This weekend, my littlest girl, Sydney, age 4, told me that she wanted a deer. Since I am a hunter, I assumed she wanted to go hunting with me for deer, but she said, no, Daddy, I want one for myself. Wondering where she might have gotten this idea, and who would give a child a pet deer, I asked again, are you sure you want a deer? She said yes, but its a deer and its not a deer.....Now I'm really scratching my head, so I asked her, what type of deer is it? She said, in the cutiest little voice you ever heard, I don't know what type daddy, but they wear Saddles. So I told her it was called a horse, and now she wants to know if she can keep it in the house.......Have any funny/cute stories about your kids? Share them with the rest of us.
While at a stop light, my daughter pointed to a seagull on a lamp post and said "look, a crow" I told her that it was a seagull. She replied, "well sometimes they make seagulls out of crows" Paws
My ex-girlfriend said that they realized her little neice would hum in monotone while brushing her teeth because she thought that's what her mother was doing. Her mother has an electric toothbrush.
Oh no you just didn't, my son will hate me forever...
We lived in this tiny little trailer, comfy enough for us just starting out. Nicholas was in the back of the trailer playing and I'm at the "other end" not even room for an echo... and suddenly I hear Nick cry! (It wasn't the normal, "MOM!"....scuffle...bang.."MOMMA", it was extreme!) so I drop every thing in the hall and he's yelling for Momma, at the top of his lungs "Mommy, there's a "fleb" on my winnie!!! if you ever saw the movie Stand By Me, then you might get it." ;)
Haven't told my 6 year old that I'm expecting, but she informed me yesterday that I might need to go on a diet. I said, now you're calling me fat? She said, no, I'll still call you Mom.
WTF??????? lol Then she proceeded to tell me about an exercise video she saw on a commercial that was "only $19.95".
Well YEAH she'll be stoked! That's why I haven't told her. "Is it time yet, is it time yet, is it time yet?" for the next 5-6 months. Ummmm, no thank you. lol
Every time he wanted something, such as a piece of candy or a cookie and if I was busy and didn't get if for him at that very moment. he'ld start to though a fit.

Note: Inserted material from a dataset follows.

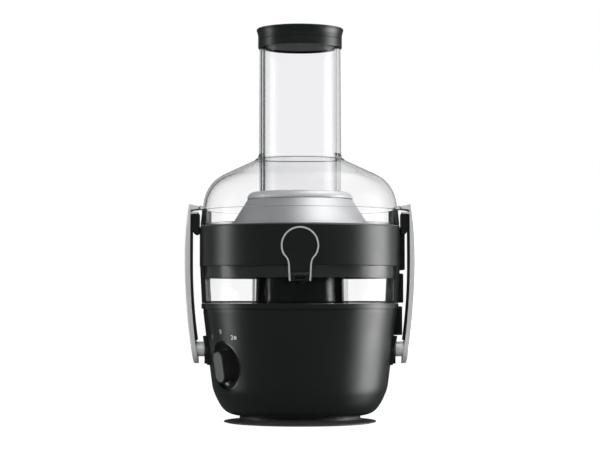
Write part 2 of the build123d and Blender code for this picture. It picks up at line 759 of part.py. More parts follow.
# ---------------------------------------------------------------- lid with the feed tube
def dome(inset):
    """Lid's section from the feed tube over the dome to the wall, moved in by inset."""
    top = Polyline((44.3, neck_z + 4 - inset), (46.2, neck_z - 0.9 - inset), (49.7, 282.3 - 1.1 * inset),
                   (80.5 - 0.3 * inset, 267.9 - inset))
    shoulder = Spline((80.5 - 0.3 * inset, 267.9 - inset), (92.9 - 0.8 * inset, 259.6 - 0.7 * inset),
                      (99.9 - inset, 249.9 - 0.3 * inset), (104.8 - inset, 231.6),
                      tangents=[(2.13, -1), (0.14, -1)])
    return top, shoulder


def under_dome(outer_inset):
    """Solid of everything under the dome's face, down to the lid's edge."""
    with BuildSketch(Plane.XZ) as section:
        with BuildLine():
            Line((0, neck_z + 4 - outer_inset), (44.3, neck_z + 4 - outer_inset))
            dome(outer_inset)
            Polyline((104.8 - outer_inset, 231.6), (lid_r + 0.2 - outer_inset, 229.4),
                     (lid_r + 0.2 - outer_inset, 200.0), (0, 200.0), (0, neck_z + 4 - outer_inset))
        make_face()
    return section.sketch


with BuildPart() as lid:
    revolve(under_dome(0), axis=Axis.Z)
    revolve(under_dome(lid_wall), axis=Axis.Z, mode=Mode.SUBTRACT)
    tube(120, 0, 190, lid_bottom, Mode.SUBTRACT)
    # rim flange and the lip that drops into the collector
    turn([(lid_r - 2.8, lid_bottom), (107.2, lid_bottom), (107.2, lid_bottom + 1.2),
          (lid_r, lid_bottom + 2.0), (lid_r - 2.8, lid_bottom + 2.0)])
    turn([(101.8, 205.5), (104.3, 205.5), (104.3, lid_bottom + 2.0), (102.2, lid_bottom + 2.0),
          (101.8, lid_bottom)])
    # feed tube, down to just over the grating disc
    turn([(tube_r - tube_wall, tube_bottom), (tube_r - 0.2, tube_bottom), (44.3, neck_z - 6),
          (44.3, neck_z + 1), (tube_r, tube_top), (tube_r - tube_wall, tube_top)])
    tube(tube_r - tube_wall, 0, 200.0, tube_top + 1, Mode.SUBTRACT)
keep(lid.part, "lid")

with BuildPart() as lid_outside:
    revolve(under_dome(-0.02), axis=Axis.Z)

ear_top = 229.3
with BuildPart() as lid_ears:
    for middle in side_angles:
        turn([(104.0, lid_bottom + 2.2), (107.3, lid_bottom + 1.4), (105.6, ear_top), (104.0, ear_top)],
             middle - panel_half_angle, middle + panel_half_angle)
    add(lid_outside.part, mode=Mode.SUBTRACT)
    add(lid.part, mode=Mode.SUBTRACT)
keep(lid_ears.part, "lid_ears")

catch_half_angle = 9.0
with BuildPart() as lid_catches:
    for middle in side_angles:
        turn([(104.0, ear_top), (107.8, ear_top), (clamp_gap_r - gap, ear_top + 0.8),
              (clamp_gap_r - gap, 233.2), (104.0, 232.2)],
             middle - catch_half_angle, middle + catch_half_angle)
    add(lid_outside.part, mode=Mode.SUBTRACT)
keep(lid_catches.part, "lid_catches")


# ---------------------------------------------------------------- pusher
with BuildPart() as pusher_tube:
    turn([(0, pusher_bottom), (pusher_r - 3.0, pusher_bottom), (pusher_r, pusher_bottom + 3.0),
          (pusher_r, 418.2), (pusher_r - pusher_wall, 418.2),
          (pusher_r - pusher_wall, pusher_bottom + 3.6), (pusher_r - 3.6, pusher_bottom + 2.2),
          (0, pusher_bottom + 2.2)])
keep(pusher_tube.part, "pusher_tube")

with BuildPart() as pusher_cap:
    with BuildSketch(Plane.XZ):
        with BuildLine():
            Polyline((0, 418.2), (tube_r + 0.4, 418.2), (tube_r + 0.4, 404.5), (45.2, 404.5), (45.4, 405.2),
                     (45.4, 412.8), (45.0, 413.1), (45.0, 413.6), (45.4, 413.9), (45.4, 418.0),
                     (46.6, 422.6), (47.0, 423.2), (47.0, cap_edge - 0.6), (46.3, cap_edge))
            Spline((46.3, cap_edge), (0, cap_top), tangents=[(-1, 0.07), (-1, 0)])
            Line((0, cap_top), (0, 418.2))
        make_face()
    revolve(axis=Axis.Z)
keep(pusher_cap.part, "pusher_cap")

with BuildPart() as pusher_plug:
    turn([(0, 406.0), (36.0, 406.0), (pusher_r - pusher_wall - 0.1, 408.0),
          (pusher_r - pusher_wall - 0.1, 418.2), (34.0, 418.2), (34.0, 409.0), (0, 409.0)])
keep(pusher_plug.part, "pusher_plug")


# ---------------------------------------------------------------- clamps
arm_top = 234.8
ledge_low = 224.6        # thin ledge between the arm's hooked top and the black hook block

with BuildPart() as clamp_arm:
    with BuildSketch(Plane.XZ.offset(-clamp_half_width)):
        with BuildLine():
            outer = Spline((119.3, arm_top), (123.3, 196.0), (123.2, 152.0), (119.9, 107.0), (113.8, 62.5))
            inner = Spline((117.4, 228.5), (117.8, 190.0), (117.4, 152.0), (114.4, 107.0), (108.9, 62.5))
            Line(outer @ 1, inner @ 1)
            Polyline(outer @ 0, (clamp_gap_r, arm_top - 2.0), (clamp_gap_r, arm_top - 5.0),
                     (114.4, arm_top - 5.6), inner @ 0)
        make_face()
    extrude(amount=2 * clamp_half_width)
    # round lower end, seen from the side
    with BuildSketch(Plane.YZ.offset(100)):
        with Locations((0, 82.0)):
            Circle(clamp_half_width)
        with Locations((0, 165.0)):
            Rectangle(2 * clamp_half_width, 166.0)
    extrude(amount=30, mode=Mode.INTERSECT)
    fillet(clamp_arm.faces().sort_by(Axis.X)[-1].edges(), 1.3)
    with BuildSketch(Plane.XZ.offset(-clamp_half_width + 1.5)):
        with Locations((114.0, ledge_low + 1.0)):
            Rectangle(8.0, 2.0)
    extrude(amount=2 * clamp_half_width - 3.0)
    # post that joins the arm to its hinge, with the hinge eye
    with BuildSketch(Plane.YZ.offset(hinge_r)):
        with Locations((0, hinge_z)):
            Circle(post_r)
    extrude(amount=16.0)
    with BuildSketch(Plane.XZ.offset(-post_r)):
        with Locations((hinge_r, hinge_z)):
            Circle(post_r - 0.8)
    extrude(amount=2 * post_r)
    with BuildSketch(Plane.XZ.offset(-20)):
        with Locations((hinge_r, hinge_z)):
            Circle(pin_r + shaft_fit)
    extrude(amount=40, mode=Mode.SUBTRACT)
keep(clamp_arm.part, "clamp_arm_right")
keep(mirrored(clamp_arm.part), "clamp_arm_left")

with BuildPart() as clamp_liner:
    with BuildSketch(Plane.XZ.offset(-clamp_half_width + 1.5)):
        with BuildLine():
            back = Spline((118.2, 224.0), (118.4, 190.0), (118.0, 152.0), (116.0, 117.0), (113.0, 89.0))
            front = Spline((116.3, 224.0), (116.4, 190.0), (116.1, 152.0), (113.9, 117.0), (110.6, 89.0))
            Line(back @ 0, front @ 0)
            Line(back @ 1, front @ 1)
        make_face()
    extrude(amount=2 * clamp_half_width - 3.0)
    add(clamp_arm.part, mode=Mode.SUBTRACT)
keep(clamp_liner.part, "clamp_liner_right")
keep(mirrored(clamp_liner.part), "clamp_liner_left")

with BuildPart() as clamp_hook:
    with BuildSketch(Plane.XZ.offset(-15.0)):
        with BuildLine():
            Polyline((clamp_gap_r, ledge_low), (clamp_gap_r, 204.0), (110.4, 202.4), (113.0, 202.4),
                     (115.8, 206.5), (115.8, ledge_low), close=True)
        make_face()
    extrude(amount=30.0)
    fillet(clamp_hook.edges().filter_by(Axis.Y).group_by(Axis.Z)[0], 0.8)
keep(clamp_hook.part, "clamp_hook_right")
keep(mirrored(clamp_hook.part), "clamp_hook_left")
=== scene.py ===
"""Centrifugal juicer: materials, fine pieces, studio and camera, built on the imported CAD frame."""

import bmesh
import bpy
import json
from math import atan2, cos, pi, radians, sin
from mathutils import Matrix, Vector
from mathutils.bvhtree import BVHTree


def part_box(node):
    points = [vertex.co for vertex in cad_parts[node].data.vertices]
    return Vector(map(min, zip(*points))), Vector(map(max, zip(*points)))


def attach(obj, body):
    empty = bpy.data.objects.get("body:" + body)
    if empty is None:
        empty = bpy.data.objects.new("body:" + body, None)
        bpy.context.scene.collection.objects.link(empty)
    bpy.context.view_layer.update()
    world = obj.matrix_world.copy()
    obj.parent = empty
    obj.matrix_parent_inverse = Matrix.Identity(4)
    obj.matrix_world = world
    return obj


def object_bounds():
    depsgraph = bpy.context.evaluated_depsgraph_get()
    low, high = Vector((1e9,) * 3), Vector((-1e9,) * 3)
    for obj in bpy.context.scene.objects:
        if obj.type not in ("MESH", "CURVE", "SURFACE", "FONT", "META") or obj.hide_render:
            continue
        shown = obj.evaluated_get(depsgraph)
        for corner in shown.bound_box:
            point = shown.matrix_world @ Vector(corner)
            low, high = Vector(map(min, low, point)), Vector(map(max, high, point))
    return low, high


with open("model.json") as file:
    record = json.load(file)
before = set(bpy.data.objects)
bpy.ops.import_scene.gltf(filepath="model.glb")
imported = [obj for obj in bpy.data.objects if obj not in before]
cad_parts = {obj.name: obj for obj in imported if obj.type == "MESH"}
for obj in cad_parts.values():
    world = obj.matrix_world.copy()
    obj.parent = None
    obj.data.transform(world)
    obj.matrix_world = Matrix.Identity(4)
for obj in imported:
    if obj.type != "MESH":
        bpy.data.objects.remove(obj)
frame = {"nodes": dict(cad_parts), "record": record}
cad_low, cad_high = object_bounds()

MM = 0.001
nodes = frame["nodes"]
record = frame["record"]


# ---------------------------------------------------------------- camera
AXIS_DISTANCE = 2.106    # metres from the lens to the spin axis
EYE_HEIGHT = 0.131
LOOK_UP = radians(2.23)
FOCAL_LENGTH = 117.0     # mm
SENSOR_WIDTH = 36.0      # mm
FAR_CLIP = 50.0


def front_camera():
    """Camera in front of the spout, at the height of the pulp container."""
    data = bpy.data.cameras.new("camera")
    data.lens = FOCAL_LENGTH
    data.sensor_width = SENSOR_WIDTH
    data.clip_end = FAR_CLIP
    camera = bpy.data.objects.new("camera", data)
    camera.location = (0.0, -AXIS_DISTANCE, EYE_HEIGHT)
    camera.rotation_euler = (radians(90) + LOOK_UP, 0.0, 0.0)
    bpy.context.scene.collection.objects.link(camera)
    bpy.context.scene.camera = camera


front_camera()


# ---------------------------------------------------------------- node helpers
HALF = 0.5


def math_node(tree, operation, first, second=None):
    """One Math node; each input is a socket or a number."""
    node = tree.nodes.new("ShaderNodeMath")
    node.operation = operation
    for slot, value in enumerate((first, second)):
        if value is None:
            continue
        if isinstance(value, (int, float)):
            node.inputs[slot].default_value = value
        else:
            tree.links.new(value, node.inputs[slot])
    return node.outputs[0]


def spread(tree, source, low, high, from_low=0.3, from_high=0.7, smooth=False):
    """Map from_low..from_high onto low..high."""
    node = tree.nodes.new("ShaderNodeMapRange")
    if smooth:
        node.interpolation_type = "SMOOTHSTEP"
    node.inputs["From Min"].default_value = from_low
    node.inputs["From Max"].default_value = from_high
    node.inputs["To Min"].default_value = low
    node.inputs["To Max"].default_value = high
    tree.links.new(source, node.inputs["Value"])
    return node.outputs["Result"]


def straight_view(tree):
    """1 for a ray from the lens with no bounce on its way, apart from passing through clear plastic."""
    path = tree.nodes.new("ShaderNodeLightPath")
    bounces = math_node(tree, "ADD", path.outputs["Diffuse Depth"], path.outputs["Glossy Depth"])
    return math_node(tree, "LESS_THAN", bounces, HALF)


# ---------------------------------------------------------------- lamps
WHITE_PER_AREA = 3.7     # watts per square metre at which a softbox looks white
MIDDLE = Vector((0.0, 0.0, (cad_low.z + cad_high.z) / 2))


def edge_fade(tree, edge):
    """1 in the middle of a softbox, falling smoothly to 0 over its outer share."""
    where = tree.nodes.new("ShaderNodeNewGeometry")
    split = tree.nodes.new("ShaderNodeSeparateXYZ")
    tree.links.new(where.outputs["Parametric"], split.inputs[0])
    fades = []
    for axis in ("X", "Y"):
        off_middle = math_node(tree, "ABSOLUTE", math_node(tree, "SUBTRACT", split.outputs[axis], HALF))
        fades.append(spread(tree, off_middle, 1.0, 0.0, HALF - edge, HALF, True))
    return math_node(tree, "MULTIPLY", *fades)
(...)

I would stop him from throwing it by just saying ....Joe say please. He would stop his fit, com down and start to smile as he said peasss.
it was to cute when he did it i had to give him one.
well this morning my 4 year old daughter comes into my room and with such an innocent little voice and asks " mommy when babies grow up are they human?" lol was such a cute silly little question...through my half opened eyes (was still in bed) I replyed yes dear and she gave me the most sweetest smile...and who says u need coffee in order to have a good start to a day.
Adreanna, that is really cute! After I read this, I was reminded of when my first child, Kayla, was about 2, she walked into the bathroom just after her mom put a tampon in. Frannie was standing up trying to get things properly adjusted, when Kayla walked up between her legs and said, "Mommy, whats that?", pointing to the string. Frannie, not wanting to explain the whole thing to her said, "its a string", and to this Kayla said, "Uh, Oh, Mommy, It's stuck." I almost peed myself on that one.